L'influence de la crise est palpable : le mouvement autonomiste, voire indépendantiste, en Guadeloupe naguère très influent, surtout chez les leaders syndicaux est en nette perte de vitesse, il n'est quasiment plus revendiqué et pour cause, ce serait quasiment suicidaire de prétendre à l'autonomie pour une région déjà si fortement touchée par le marasme économique et qui sombrerait très rapidement comme à Haïti dans une misère terrible et un chaos irrémédiables. Il est plus intéressant pour toutes les fractions locales de la bourgeoisie ou leurs appendices de réclamer des subsides du gouvernement français.
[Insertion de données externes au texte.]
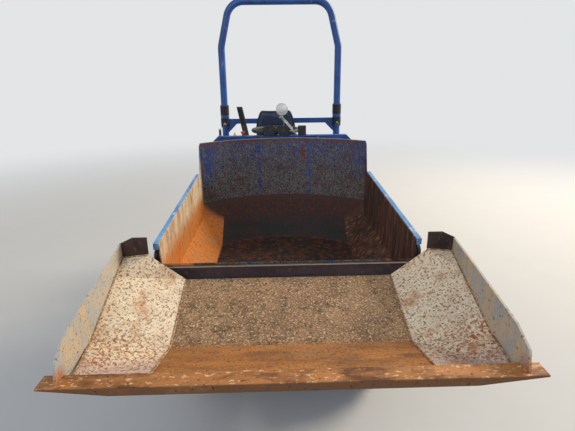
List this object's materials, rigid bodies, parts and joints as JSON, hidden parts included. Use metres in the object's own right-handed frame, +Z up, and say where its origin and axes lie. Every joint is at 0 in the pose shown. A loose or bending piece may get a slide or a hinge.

Par contre, cela n'enlève rien aux dangers des relents nationalistes qui revendiquent désormais une "citoyenneté française".

Le 25 février au soir, le gouvernement a proposé d'ajouter 80 euros aux contributions accordées par le patronat. L'augmentation de salaires atteindrait ainsi 180 euros par mois. Des grévistes maintenaient la pression, rassemblés devant la capitainerie du port autonome de la Guadeloupe, où se déroulaient les discussions. Simultanément dans la capitale martiniquaise, la police patrouillait dans les rues, au lendemain d'une nuit agitée, où une trentaine de personnes avaient été arrêtées alors que des dizaines de manifestants s'étaient rassemblées près de l'Hôtel de Ville, exigeant les résultats des négociations en cours.

La classe ouvrière ne pourra faire reculer la bourgeoisie et obtenir gain de cause que si la lutte s'élargit au-delà des limites géographiques des DOM. Le seul moyen d'obliger la bourgeoisie à satisfaire les revendications des grévistes, c'est l'extension du mouvement à la métropole. Seule la solidarité active de toute la classe ouvrière, dans et par la lutte massive, peut empêcher le pourrissement et la répression des travailleurs aux Antilles. Pour cela, les prolétaires ne doivent pas faire confiance aux spécialistes de la négociation, les syndicats. Ils ne doivent compter que sur leurs propres forces en prenant eux-mêmes leur lutte en main.

Partout, à travers la dure expérience de sa confrontation à l'aggravation de la crise économique, malgré tous les pièges et les obstacles que lui dressent ses ennemis irréductibles, la classe ouvrière est en train de se réapproprier son identité de classe et de s'éveiller à la lente prise de conscience de la force que représente l'unité et la solidarité dans ses rangs. Elle se prépare à entrer dans une période historique où rien ne peut plus être comme avant, "où ceux d'en haut ne peuvent plus et ceux d'en bas ne veulent plus", comme l'affirmait déjà Lénine il y a près d'un siècle.